For those of us who are not abandoning the practice of Bris Milah, there is a very simple way to avoid these kinds of stories - completely sterile technique. No exceptions.


Thursday, March 2, 2017

Doing Research Properly

I got an email today from someone with whom I had been in contact for a little while about possibly doing her soon-to-be-born son's bris.

She apologized profusely, saying "my husband wants to try a doctor this time." This was followed by "Hope no hard feelings."

First of all - there are NEVER hard feelings when people are doing research and being open. You must do what you feel is best for your son and your family. And I support that.

However, you must also do RESEARCH and know what you are getting into, no matter who you hire for your son's bris.

This isn't a question of Dr. v. Mohel. A mohel, after all, is a specialist in this field. So being a Doctor doesn't make anyone better at circumcisions than a mohel.

What DOES matter, is how the circumcision is performed.

What METHOD is used

Whether the precaution of a marker is utilized

How much foreskin (see #5 there) and membrane is removed

And, of course, the follow up.

There are MANY fine mohels. There are MANY fine doctor-mohels. The questions every person must ask before hiring either one is, "Have I done my research? Do I know what I want for my son? Have I found the right mohel-specialist for the experience I want my son to have, and the experience I want to have?"

When the answer to all of these questions is YES, then proceed accordingly. Until that time, there is work to be done as a parent. Best of luck!!

Friday, February 10, 2017

Parental Vigilance

Dear Parents,
I can not emphasize this enough. (I've written about this before)

After the bris is over, and I am finished with MY job, YOUR job kicks in.

So let me explain to you what MY job is, so you understand what your job is and why your job is very important.

My job:
1. To get as even and aesthetically pleasing circumcision as possible.
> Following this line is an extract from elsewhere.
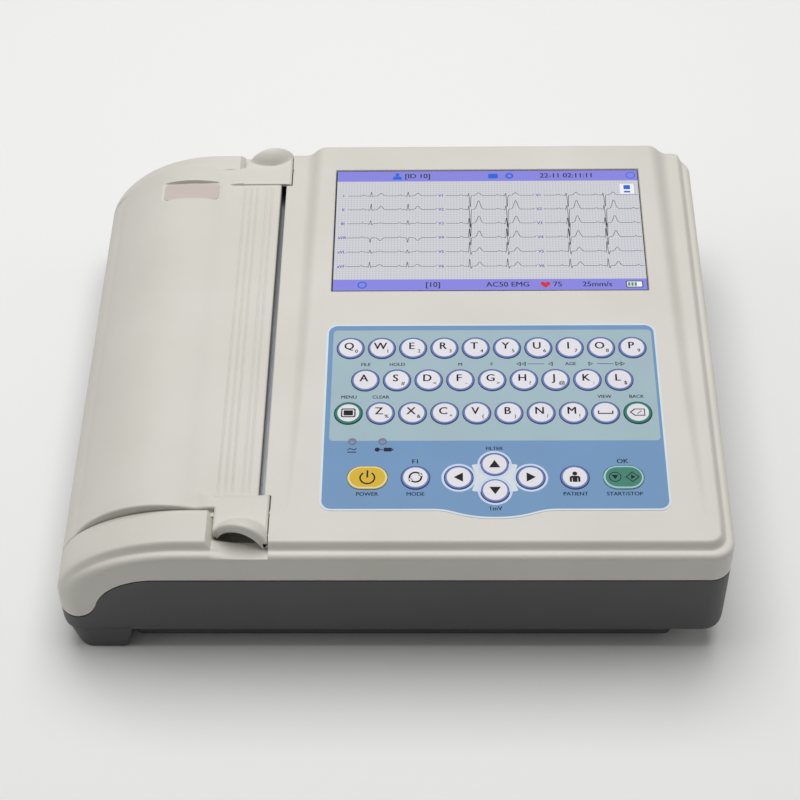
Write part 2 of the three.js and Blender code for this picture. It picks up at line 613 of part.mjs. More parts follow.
addSolid('print_head', printHead(), LOOK.steel);
addSolid('display_module', displayModule(), LOOK.steel);
addSolid('display_window', displayWindow(), LOOK.glass);
addSolid('keypad_overlay', keypadOverlay(), LOOK.overlay);
allKeys().forEach((key) => addSolid(`key_${key.name}`, keyCap(key), LOOK.key));
addSolid('main_board', mainBoard(), LOOK.board);
addSolid('power_supply', powerSupply(), LOOK.board);
addSolid('battery_pack', batteryPack(), LOOK.black);
addSolid('battery_door', batteryDoor(), LOOK.base);
addSolid('mains_inlet', mainsInlet(), LOOK.black);
addSolid('mains_switch', mainsSwitch(), LOOK.black);
addSolid('patient_connector', patientConnector(), LOOK.steel);

export default group;
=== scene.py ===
# %% [markdown]
# # A table-top ECG recorder
# The recorder is a low case on a darker base. A curved lid on its left covers the paper roll, and a slightly
# raised console carries the screen and the keyboard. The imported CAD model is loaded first, as a frame that
# fixes every size and every hinge. Each visible piece is then a smooth surface worked out around that frame.

# %% Load the frame
import json
import math
import bpy
import numpy as np
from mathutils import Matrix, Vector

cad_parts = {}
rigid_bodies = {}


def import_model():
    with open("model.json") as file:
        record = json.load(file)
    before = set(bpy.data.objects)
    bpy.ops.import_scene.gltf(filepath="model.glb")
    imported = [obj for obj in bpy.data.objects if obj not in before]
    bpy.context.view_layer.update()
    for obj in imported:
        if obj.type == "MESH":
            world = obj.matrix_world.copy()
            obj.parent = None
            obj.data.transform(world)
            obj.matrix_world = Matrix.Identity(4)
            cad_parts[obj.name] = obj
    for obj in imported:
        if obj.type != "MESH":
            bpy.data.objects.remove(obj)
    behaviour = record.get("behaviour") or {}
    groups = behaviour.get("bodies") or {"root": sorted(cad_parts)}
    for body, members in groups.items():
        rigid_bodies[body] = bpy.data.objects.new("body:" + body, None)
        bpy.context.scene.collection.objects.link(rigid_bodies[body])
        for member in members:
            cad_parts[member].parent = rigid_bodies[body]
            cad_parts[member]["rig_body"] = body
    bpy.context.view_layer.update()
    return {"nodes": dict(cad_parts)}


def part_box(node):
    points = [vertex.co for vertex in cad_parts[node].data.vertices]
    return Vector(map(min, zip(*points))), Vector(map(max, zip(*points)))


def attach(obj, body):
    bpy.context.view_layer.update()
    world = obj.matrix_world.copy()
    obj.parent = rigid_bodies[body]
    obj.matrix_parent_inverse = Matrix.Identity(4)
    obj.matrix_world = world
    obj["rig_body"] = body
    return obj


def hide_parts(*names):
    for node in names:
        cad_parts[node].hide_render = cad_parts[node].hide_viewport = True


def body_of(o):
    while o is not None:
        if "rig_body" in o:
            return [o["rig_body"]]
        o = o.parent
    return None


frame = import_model()
nodes = frame["nodes"]

# %% [markdown]
# ## Sizes taken from the frame
# Lengths here are in millimetres, because mouldings are drawn in millimetres, and a piece's points are turned
# to metres once, when its mesh is made. The case's box and the place of each key are read from the frame, so
# those surfaces follow the CAD model if it changes; the lid's box is read too, but only printed.

# %% Sizes in millimetres
MM = 0.001


def box_mm(node):
    """The lowest and highest corner of a CAD node, in millimetres."""
    low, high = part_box(node)
    return np.array(low) / MM, np.array(high) / MM


_, case_high = box_mm("lower_housing")
HALF_X = case_high[0]          # half the case's width
HALF_Y = case_high[1]          # half its depth
CORNER = 10.0                  # vertical corners of the case
DECK = 75.0                    # flat top of the case
WALL = 2.6                     # moulded wall
GAP = 0.4                      # gap between neighbouring mouldings
LEDGE_DROP = 3.8               # the ledge round the front and right lies this far below the deck
SHADOW_GAP = 0.8               # the joint between case and base shows as a dark line
PARTING = 53.6                 # height of the joint between case and base
PARTING_LEFT = 25.0            # the same joint on the low left side
BELLY = 13.5                   # underside of the base
SHOULDER_X = -93.0             # the left side of the case is a quarter ellipse that starts here
SHOULDER_Z = 33.0              # and ends here, where the side wall is upright
TILT = 0.0241                  # slope of the console, in radians
CONSOLE_LEFT, CONSOLE_RIGHT, CONSOLE_FRONT = -45.0, 140.0, -111.0
PANEL_X, PANEL_Y = 47.5, -11.0 # middle of the keyboard's top row
lid_low, lid_high = box_mm("printer_lid")
LID_Y0, LID_Y1 = -105.6, 118.1 # ends of the lid's shell
LID_EDGE = -59.4               # its straight edge along the paper slit
SLIT_EDGE = -56.8              # the other side of the slit
POCKET_X0, POCKET_X1 = -79.5, -53.8
POCKET_LEAN = -82.0            # the pocket's left wall leans out to here at the deck
print("case", 2 * HALF_X, "x", 2 * HALF_Y, "mm; lid from", lid_low.round(1), "to", lid_high.round(1))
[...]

To achieve this I use a surgical marker to guide the incision
2. To make sure I take off the correct amount of foreskin, which actually has a small range of flexibility, and not to take off too much.
3. To make sure that beyond removal of foreskin there isn't an excessive amount of membrane left behind, which could give the baby the appearance of being uncircumcised.
4. To control the bleeding and make sure the baby is well on the road to healing and recovery post circumcision
5. To give you information about how things will look over the next few days and weeks
6. To give you instructions for after-care and what your job is over the next few days and weeks

Which leads us, most obviously to YOUR job
1. To follow the instructions for after-care (see 6 above)
2. To be in touch with ANY and ALL questions
3. To keep the diaper area as clean as you can during the healing process
4. Over the next few days, weeks, sometimes months, to avoid the Fusion Concern
5. To be aware of the Chubby Baby Syndrome

It boils down to this.
After circumcision, the body realigns the penis and restructures itself in the absence of the foreskin. Depending on how the circumcision goes, there may be a ring of leftover membrane between the incision spot and the glans, or there may be no membrane there at all. IN EITHER CASE, because the baby spends so much time on his back, and especially if he becomes chubby over time, the glans has a tendency to sink a little back into the membrane or the shaft and stay there, giving the baby a partially (as opposed to completely) circumcised look.

Which is where YOU come in.
Every time you change his diaper, every time you give him a bath, make sure that the glans is free and clear of anything that is below it. It really is a very simple massage every time his diaper is open, until time (could be weeks or even months) indicates that no intervention is required any more.

In simple terms - I met an adult recently whose parents did not take care of this when he was young. After a brief consultation I suggested he speak to a urologist, and he ended up having corrective surgery. This could have been avoided if his parents had been vigilant!